La terre ainsi libérée sera attribuée par contrats à des promoteurs et les revenus dégagés constituent une ressource salutaire pour les administrations locales lourdement endettées. Lire à ce sujet : Dettes des provinces : Pékin reprend la main et La face cachée de la dette.

Les transactions sont cependant à la racine de sérieuses frustrations.
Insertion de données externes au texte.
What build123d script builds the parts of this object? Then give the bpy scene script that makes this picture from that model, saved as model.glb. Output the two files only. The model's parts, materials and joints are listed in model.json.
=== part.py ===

Les paysans dont les fermes ont été détruites et qui, tous, se disent mal indemnisés, observent avec rancœur l’explosion des prix de leurs lopins qui, une fois qu’ils ont changé de main, passent de la catégorie très peu rémunératrice de « terre arable » à celle de « parcelle immobilière » dont les prix flambent au gré de l’urbanisation rapide.

Une autre tension est liée à l’obstination des paysans attachés bec et ongles à leur terrain qu’ils refusent de vendre aux promoteurs en cheville avec l’administration.

Enfin l’appât du gain est aussi la cause sous-jacente des brutales captations de terres où la police, les promoteurs et les administrations locales font cause commune pour dépouiller les paysans de leurs terres au nom de la modernisation. Rien de neuf. Dans ce monde dont l’âme est restée profondément agraire, les disputes foncières sont depuis toujours les principales sources de rancœurs entre le pouvoir central et les paysans chinois.